Checking for prime number is actually a simple one, but can sometimes be very tricky for big number. Though there exists more powerful algorithm to check for prime number, here I want to show you one simple algorithm that is proved to be fast enough.


//
//  main.cpp
//  Prime Number Checker
//
//  Created by Handra on 5/1/12.
//  Copyright (c) 2012 Handra. All rights reserved.
//

#include <iostream>
#include <cmath>

using namespace std ;

/* Function prototype */
int isPrime ( int number ) ;

int main ( int argc , const char * argv [ ] )
{
    int number = 12 ;
    
    cout << "Is Prime: " << isPrime ( number ) << endl ;
    
    return 0 ;
}

int isPrime ( int number )
{
    /* Every number below 2 is not prime */
    if ( number < 2 )
        return 0 ;
    
    /* Calculating the limit for denominator */
    int limit = ( int ) sqrt ( number ) ;
    
    /* Start the denominator from 2. We know that every number divided by 1 must have 0 carrier */
    for ( int i = 2 ; i <= limit ; i ++ )
        if ( number % i == 0 )
            return 0 ;
    
    return 1 ;
}

The above code is written using C++. Of course you can implement it using any other programming language.


So, as you can see within the function "isPrime", we first check whether the number is less than 2 or not. We know, by common sense and definition, that numbers below 2 are not considered as prime. Hence, we check that if the number is less that 2, then return 0, or false.

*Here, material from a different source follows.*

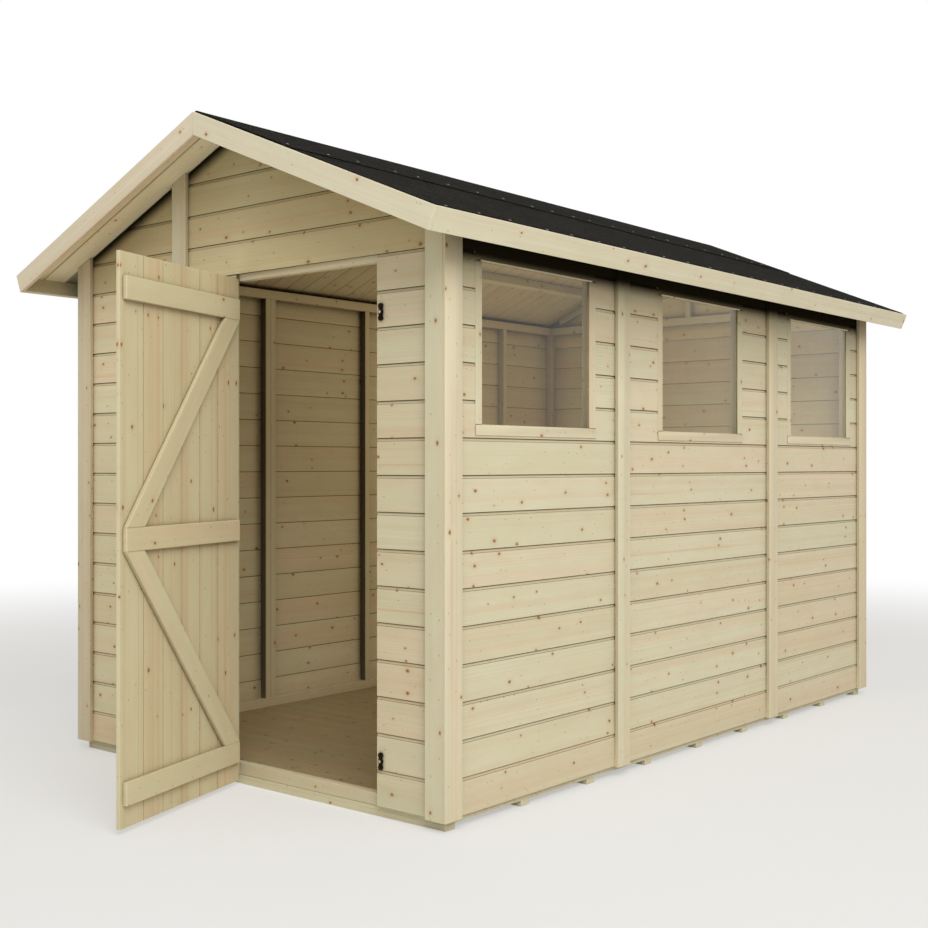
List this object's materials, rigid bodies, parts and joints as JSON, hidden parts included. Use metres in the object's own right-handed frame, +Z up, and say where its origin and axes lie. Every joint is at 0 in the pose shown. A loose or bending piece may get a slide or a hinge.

If the number is 2 or higher, then we need to check for it's primeness. First of all, we need to calculate the limit of the number we should use to divide the to-check-for-primeness-number. From the mathematical theorem, we know that the maximum factor value, that is not the same with the number, is the square root of the number. Proving of this theorem is beyond this post though. In C++, we use function sqrt that is defined in header cmath.


After that, the rest we need to do is loop starting from 2 to the limit to check whether there is another factor (besides 1 and the number itself). If any is found, then just return 0 (false) since there should be no other factor within 2 and the limit (inclusive). Otherwise, return 1 (true).


Hope this helps and happy coding.. :)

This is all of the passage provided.